Monday, August 1, 2011

Greetings

So for a while people have suggested that I should blog about my super wonderful expereinces in the world of retail sales. As I am about to hit my 8 year anniversary as a peon in the world of the big box, I am burned out and ready to crack. So, perhaps blogging will become a creative outlet that will prevent me from reliving the ending to office space, without the red swing line stapler.

Lets face it, there are two kinds of people who work retail. The first are the people who are genuinely happy to be working with the public selling a product or service that they feel is the best thing since sliced bread. These are usually the people who aren't the brightest crayons in the box, or they have sold their souls to the retail devil in exchange for a 25 cent an hour raise into management.

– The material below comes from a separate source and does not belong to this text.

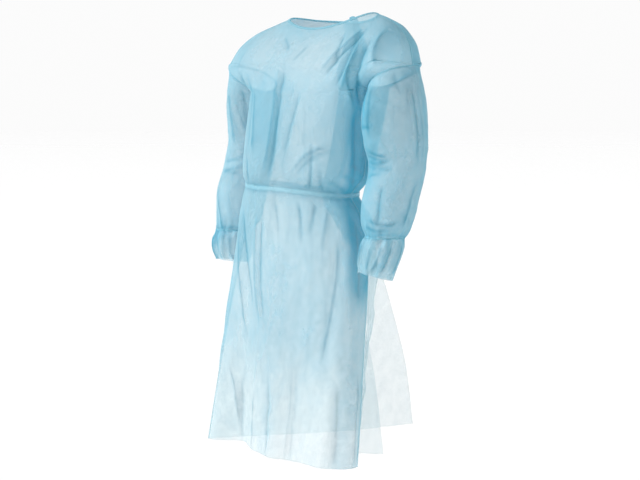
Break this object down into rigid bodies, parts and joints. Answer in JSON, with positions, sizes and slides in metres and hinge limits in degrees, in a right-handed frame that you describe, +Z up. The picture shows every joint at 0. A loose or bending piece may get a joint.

The second are the people who can't stand working with the stupid people who shop at their store and or the type one co workers.  Type twos are usually over educated for their position with at least some college. They have been trapped in this retail nightmare due to the shitty economy, or they get sucked into the retail mindset that "they pay me good money, and I can't get another job that pays this much". 

So as you gathered from the intro, I fall into the latter group, the bitter and spiteful minions. I could have been doing the same level of work had i dropped out of high school at sixteen instead of going to college for nine years. I am like most type twos, I can't afford to quit due to bills. My crazy student loan payment is what ties me to the time clock. I try to be nice to the people who come in and shop, its not their fault I work at the box. But I have a really fake smile. One benefit of my job is that I do meet a lot of interesting people who work with me, and complete whack jobs who come into the store to shop. 

So welcome to my story about my interesting experiences in the world of retail.